I get that the world of HTTPS is evolving, and its very broadly default-on instead of default-off nowadays, but it seems to me that this is something of an expedient and ineffectual solution to something much harder: education. The article says "Despite our best efforts, our research in 2021 showed that only 11% of study participants correctly understood the precise meaning of the lock icon", but I'm at a loss for what exactly Google means by "despite our best efforts". I don't intend to be mean or combative with this observation. Education is really difficult; but when viewed through a more critical lens this article and the associated change really smells like "We failed to correctly educate our users about internet security, so we're changing an icon to absolve ourselves of the responsibility of the previous icon's inferred meaning."
This used to mean a lot when certificates were harder and more expensive - the rationale was fly-by-night bad actors wouldn't bother. This is most definitely not the case now.
Realistically as well, it's mostly to guard against man-in-the-middle interception - as we all know once it hits the server handling the SSL termination, all security bets are off.
FWIW Chrome does (and I assume will continue) saying "Not secure" where the padlock used to be, for HTTP sites. So there is at least that as a warning.
This doesn't seem like a good idea at all.
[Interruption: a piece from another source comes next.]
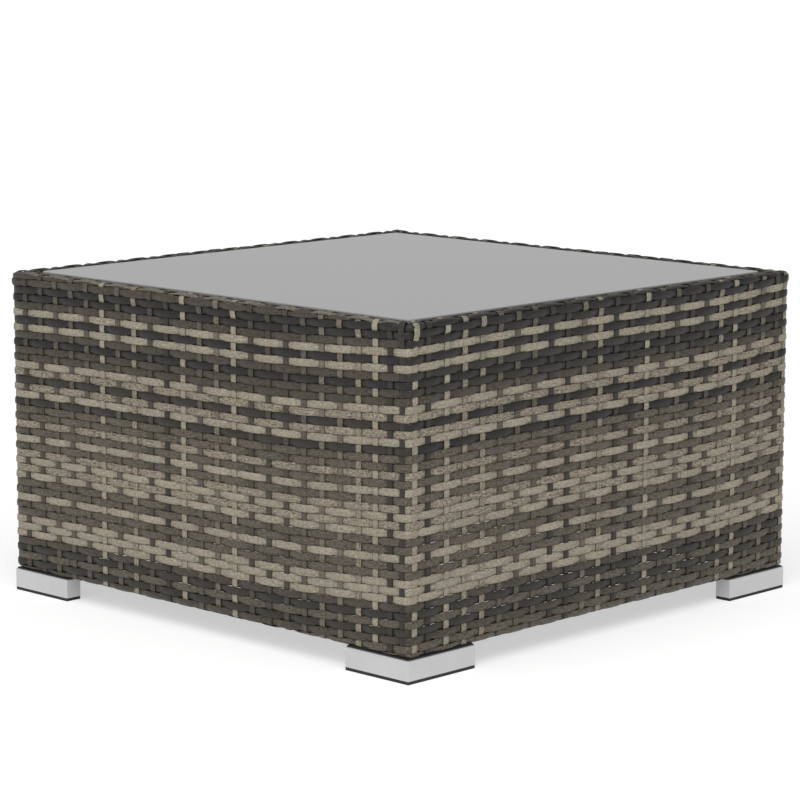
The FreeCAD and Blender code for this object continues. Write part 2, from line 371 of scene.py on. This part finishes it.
def lay_strand(bm, stops, strip, strips, colour):
    """Rolls a grid into one closed strand. Each stop gives the strand's middle on the sheet (s, h,
    proud), its half width along s and along h, its half thickness and its tilt."""
    segments = len(stops) - 1
    made = bmesh.ops.create_grid(
        bm, x_segments=segments, y_segments=section_sides, size=0.5, calc_uvs=True
    )
    tone = bm.verts.layers.float_color["strand_colour"]
    chart = bm.loops.layers.uv["OFBake"]
    faces = set()
    for vert in made["verts"]:
        s, h, proud, half_s, half_h, half_thick, tilt = stops[round((vert.co.x + 0.5) * segments)]
        across, through = section_point(vert.co.y + 0.5)
        lift = through * half_thick + across * tilt
        vert.co = sheet_point(s + across * half_s, h + across * half_h, proud + lift)
        vert[tone] = colour
        faces.update(vert.link_faces)
    for face in faces:
        face.smooth = True
        for loop in face.loops:
            in_strip = chart_margin + (1 - 2 * chart_margin) * loop[chart].uv.y
            loop[chart].uv.y = (strip + in_strip) / strips
    bmesh.ops.remove_doubles(bm, verts=made["verts"], dist=merge_distance)
    bmesh.ops.holes_fill(bm, edges=[edge for edge in bm.edges if edge.is_boundary])


def new_strands():
    """An empty mesh with the places for strand colours and for the chart along the strands."""
    bm = bmesh.new()
    bm.verts.layers.float_color.new("strand_colour")
    bm.loops.layers.uv.new("OFBake")
    return bm


def finish_strands(name, bm, stands_for):
    """Makes an object of the strands and ties it to the table, where it stands for a CAD node."""
    bmesh.ops.recalc_face_normals(bm, faces=bm.faces)
    mesh = bpy.data.meshes.new(name)
    bm.to_mesh(mesh)
    bm.free()
    mesh.materials.append(wicker.material)
    piece = bpy.data.objects.new(name, mesh)
    bpy.context.collection.objects.link(piece)
    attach(piece, "table")
    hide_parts(stands_for)


def reel(red, green, blue, speckled):
    """One kind of strand: its colour, and how speckled it is."""
    return (*paint(red, green, blue)[:3], speckled)


# the seven kinds of strand, from near black to pale beige
strand_kinds = {
    "n": reel(32, 29, 26, 0.7),
    "k": reel(43, 39, 34, 0.9),
    "d": reel(61, 55, 47, 1.5),
    "b": reel(77, 71, 61, 1.7),
    "m": reel(95, 88, 77, 1.7),
    "s": reel(119, 111, 97, 1.9),
    "l": reel(134, 127, 112, 1.0),
}

# the kind of each row, from the lowest one in the hem up to the rim
lowest_row = -3
# rows 32, 35, 38 and 39 are near black strands; they take the kind n, a shade darker than k, as painted
# shade that darkens the upper rows
row_kinds = "kbbbdkbkdlllbblbblslsblbsbbklskslddndlnldnnddbd"
# painted shade: on the right side some of the upper rows take darker kinds than the same strands have on the
# front
right_side_shaded_kinds = {24: "n", 27: "n", 31: "k", 33: "k", 37: "n", 38: "n", 39: "n", 40: "n", 41: "n"}

row_half_width = 0.0043
row_half_thick = 0.0009
row_swing = 0.0012  # how far a row bows out over an upright strand, and in under the next
row_spread = -0.07  # a row is a little narrower where it bows out
row_waver = 0.00035
row_twist = 0.00035
stops_per_upright = 6

# the rows stand out a little over the corner posts, and swing less there
corner_lift = 0.0010
corner_reach = 0.016
corner_calm = 0.5

# a row that climbs on to the rim lies deeper and flatter there, and ends under the rim's own strands
tuck_start = rim_start + 0.0005
tuck_end = rim_start + 0.0055
tuck_depth = 0.0012
tuck_calm = 0.5


def flat_swing(q):
    """-1 where a strand passes under an upright strand and 1 where it passes over, and nearly level
    at both."""
    swing = -math.cos(math.pi * q)
    for _ in range(2):
        swing *= 1.5 - 0.5 * swing * swing
    return swing


def corner_nearness(s):
    """1 on a corner of the table, and 0 from a little way off it."""
    from_corner = abs((s + corner_run / 2 + side_step / 2) % side_step - side_step / 2)
    return ease(0.0, 1.0, 1 - from_corner / corner_reach)


def row_stop(row, q):
    """One stop of a row that runs round the table. It passes under the upright strand number q where
    q and the row add up to an even number, and over it where they add up to an odd one."""
    s = upright_place(q)
    h = row_height(row, s)
    swing = flat_swing(q + row)
    h += row_waver * noise.noise(Vector((q * 0.45, row * 3.7, 0.0)))
    tilt = row_twist * noise.noise(Vector((q * 0.6, row * 2.3, 9.0)))
    tuck = ease(tuck_start, tuck_end, h)
    near_corner = corner_nearness(s)
    proud = row_swing * swing * (1 - tuck_calm * tuck) * (1 - corner_calm * near_corner)
    proud += near_corner * corner_lift * (1 - tuck) - tuck_depth * tuck
    half_width = row_half_width * (1 + row_spread * swing)
    return s, h, proud, 0.0, half_width, row_half_thick, tilt


# a side's rows end behind the upright strands next to its corners
seam_uprights = [-1]
for places in side_places:
    seam_uprights.append(seam_uprights[-1] + len(places))


def seam(side_number, row):
    """The upright strand by the corner where this row lies underneath."""
    first = seam_uprights[side_number]
    return first if (first + row) % 2 == 0 else first + 1


wicker = Finish("wicker strand", {"Metallic": 0.0, "Roughness": 0.5, "Specular IOR Level": 0.3})
chart = wicker.node("ShaderNodeUVMap", {"uv_map": "OFBake"})
strip_count = len(row_kinds)


def strand_noise(along, across, detail):
    """Noise on the chart: so many marks along a side, and so many across one strand."""
    scale = (along, across * strip_count, 1.0)
    place = wicker.node("ShaderNodeMapping", None, {"Vector": chart, "Scale": scale})
    return wicker.noise(place, 1.0, detail)


streaks = strand_noise(90.0, 44.0, 3.0)
spots = strand_noise(200.0, 13.0, 2.0)
drifts = strand_noise(7.0, 1.0, 1.0)
tone = wicker.node("ShaderNodeAttribute", {"attribute_name": "strand_colour"}, output="Color")
speckle = wicker.node("ShaderNodeAttribute", {"attribute_name": "strand_colour"}, output="Alpha")
level = 1.0 + speckle * (1.5 * (streaks - 0.5) + 1.6 * (spots - 0.5)) + 0.5 * (drifts - 0.5)
mottled = wicker.node("ShaderNodeVectorMath", {"operation": "SCALE"}, {0: tone, "Scale": level})
wicker.feed("Base Color", mottled)
wicker.feed("Roughness", 0.36 + 0.22 * spots)
wicker.feed("Normal", wicker.bump(streaks, 0.25, 0.0003))

for number, side in enumerate(sides):
    strands = new_strands()
    for index, kind in enumerate(row_kinds):
        row = lowest_row + index
        start = seam(number, row)
        count = (seam(number + 1, row) - start) * stops_per_upright
        stops = [row_stop(row, start + i / stops_per_upright) for i in range(count + 1)]
        stops = [stop for stop in stops if hem_end < stop[1] < tuck_end]
        # the right side's painted shade: darker kinds for some of its upper rows
        if side == "right":
            kind = right_side_shaded_kinds.get(row, kind)
        if len(stops) > stops_per_upright:
            lay_strand(strands, stops, index, strip_count, strand_kinds[kind])
    finish_strands("rows_" + side, strands, "woven_panel_" + side)

# ---------------------------------------------------------------- rim
# Three more strands run round on top of the top rails, level with the edge, in the same over and
# under as the sides. They hide the ends of the rows, and the uprights pass between them.

rim_first_row = 0.0060
rim_row_pitch = 0.0078
rim_parity = 39  # the first rim strand goes over and under as this row does
rim_row_kinds = {"front": "mbd", "right": "kkd", "back": "nkn", "left": "nkk"}
rim_row_swing = 0.0008
rim_half_width = 0.0041
rim_waver = 0.0003
rim_twist = 0.0003


def rim_stop(number, q):
    """One stop of a strand that runs round on top of the rim."""
    s = upright_place(q)
    swing = flat_swing(q + rim_parity + number)
    h = rim_start + rim_first_row + rim_row_pitch * number
    h += rim_waver * noise.noise(Vector((q * 0.5, number * 5.1, 4.0)))
    tilt = rim_twist * noise.noise(Vector((q * 0.6, number * 2.3, 5.0)))
    half_width = rim_half_width * (1 + row_spread * swing)
    return s, h, rim_row_swing * swing, 0.0, half_width, row_half_thick, tilt


for number, side in enumerate(sides):
    strands = new_strands()
    for index, kind in enumerate(rim_row_kinds[side]):
        start = seam(number, rim_parity + index)
        count = (seam(number + 1, rim_parity + index) - start) * stops_per_upright
        stops = [rim_stop(index, start + i / stops_per_upright) for i in range(count + 1)]
        lay_strand(strands, stops, index, strip_count, strand_kinds[kind])
    finish_strands("rim_rows_" + side, strands, "rim_wrap_" + side)

# ---------------------------------------------------------------- woven sides: the upright strands
# Upright strands stand about 25 mm apart. Each starts under the bottom rail, runs up the side, goes
# over the rim and is tucked down beside the glass. They stay nearly straight between the rows.

upright_kinds = {
    "front": "ddbbblbsdklbmldddbmmslkk",
    "right": "lklssbbbkkmskklbbkdslbmds",
    "back": "dbmlbkdbdbkmkbbdkmbsdbkb",
    "left": "bkdmbkbkdsbmkbddbkmbddkbd",
}
upright_half_width = 0.0039
upright_half_thick = 0.0005
upright_swing = 0.0004
rim_upright_swing = 0.0009
rim_swing_low = rim_start - 0.001
rim_swing_high = rim_start + 0.003
upright_waver = 0.0003
upright_leg = 0.001  # what is left of a strand below the rim's inner bend
upright_end = rim_start + rim_bend + rim_flat + inner_bend + upright_leg
upright_step = 0.0019

# at the front right corner the uprights swell into a knob over the rim
knob_low = 0.328
knob_high = rim_start + rim_bend + 0.007
knob_rise = 0.006
knob_lift = 0.0024


def upright_stop(number, h):
    """One stop of an upright strand; it leans away from the row that passes over it."""
    s = uprights[number]
    row = (h - row_height(0, s)) / row_pitch
    side_swing = upright_swing * math.cos(math.pi * (number + row))
    rim_row = rim_parity + (h - rim_start - rim_first_row) / rim_row_pitch
    rim_swing = rim_upright_swing * math.cos(math.pi * (number + rim_row))
    on_rim = ease(rim_swing_low, rim_swing_high, h)
    proud = side_swing + (rim_swing - side_swing) * on_rim
    near_corner = corner_nearness(s)
    knob = ease(knob_low, knob_low + knob_rise, h) * (1 - ease(knob_high - knob_rise, knob_high, h))
    proud += near_corner * corner_lift
    if abs(s - side_step) < corner_reach:
        proud += near_corner * knob_lift * knob
    s += upright_waver * noise.noise(Vector((number * 4.1, h * 30.0, 2.0)))
    return s, h, proud, upright_half_width, 0.0, upright_half_thick, 0.0


stop_count = round((upright_end - hem_end) / upright_step)
heights = [hem_end + (upright_end - hem_end) * i / stop_count for i in range(stop_count + 1)]
number = 0
for side in sides:
    strands = new_strands()
    for index, kind in enumerate(upright_kinds[side]):
        stops = [upright_stop(number, h) for h in heights]
        lay_strand(strands, stops, index, strip_count, strand_kinds[kind])
        number += 1
    finish_strands("uprights_" + side, strands, "hem_strip_" + side)

# ---------------------------------------------------------------- glass top
# One sheet of tempered glass, painted light grey on its back, with a polished bevel. It lies loose
# on eight clear silicone discs that sit on the ledges inside the rim.

glass = Finish("back painted glass", {"Metallic": 0.0, "Roughness": 0.03, "IOR": 1.5})
place = glass.node("ShaderNodeTexCoord", output="Object")
film = glass.noise(place, 3.0, 2.0)
glass.feed("Base Color", glass.mix(film, paint(122, 121, 121), paint(127, 126, 126)))
glass.feed("Roughness", 0.02 + 0.03 * film)
coat(glass, "glass_top")

silicone = Finish("clear silicone", {"Metallic": 0.0, "Roughness": 0.3})
place = silicone.node("ShaderNodeTexCoord", output="Object")
haze = silicone.noise(place, 200.0)
silicone.feed("Base Color", silicone.mix(haze, paint(176, 180, 180), paint(204, 208, 208)))
coat(silicone, "glass_bumpers")

# ---------------------------------------------------------------- studio
# A pale floor that glows a little, so that it stays pale in the table's shade, an even pale sky, and
# two large soft lights.

white = (1.0, 1.0, 1.0, 1.0)

bpy.ops.mesh.primitive_plane_add(size=80.0)
floor = bpy.context.object
floor.name = "studio_floor"
floor_finish = Finish(
    "pale floor",
    {
        "Base Color": (0.5, 0.5, 0.5, 1.0),
        "Roughness": 0.9,
        "Specular IOR Level": 0.0,
        "Emission Color": white,
        "Emission Strength": 0.52,
    },
)
floor.data.materials.append(floor_finish.material)

world = bpy.data.worlds.new("studio sky")
world.use_nodes = True
sky = world.node_tree.nodes["Background"]
sky.inputs["Color"].default_value = white
sky.inputs["Strength"].default_value = 0.6
bpy.context.scene.world = world

table_middle = Vector((0.0, 0.0, 0.2))


def soft_light(name, kind, place, size, power):
    """A soft light that faces the table: a square one of a width, or a distant one of an angle."""
    lamp = bpy.data.lights.new(name, kind)
    if kind == "SUN":
        lamp.angle = size
    else:
        lamp.size = size
    lamp.energy = power
    light = bpy.data.objects.new(name, lamp)
    light.location = place
    light.rotation_euler = (table_middle - light.location).to_track_quat("-Z", "Y").to_euler()
    bpy.context.collection.objects.link(light)


soft_light("overhead_light", "SUN", (1.95, -3.6, 5.6), math.radians(70), 1.6)
soft_light("near_light", "AREA", (1.15, -1.2, 1.3), 0.6, 7.0)

look_down = 0.1624
camera_roll = -0.0018
camera_turn = 0.7679
camera_data = bpy.data.cameras.new("camera")
camera_data.lens = 137.2
camera_data.sensor_width = 36.0
camera_data.clip_end = 200.0
camera = bpy.data.objects.new("camera", camera_data)
camera.location = (2.2874, -2.3717, 0.7509)
camera.rotation_euler = (math.pi / 2 - look_down, camera_roll, camera_turn)
bpy.context.collection.objects.link(camera)
bpy.context.scene.camera = camera
bpy.context.scene.view_settings.view_transform = "Standard"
You can make an extremely valid similar argument regarding C++ tutorials written in 1995, but the end-response is the same: "Update your sources, learn the new thing, and most importantly don't assume anything computer-related that is more than 5 years out of date is relevant, especially for something Internet-related."
http should simply be RED https should not be indicated at all
A curated list, preferably by the gov. should indicate which SSL certificates are allowed to be green.
Government oversight of TLS certs? No way this could possibly go wrong
Everyone everywhere knows red, yellow, and green now, and how to navigate around colorblindness (both red and green lights are tinted to be distinguishable).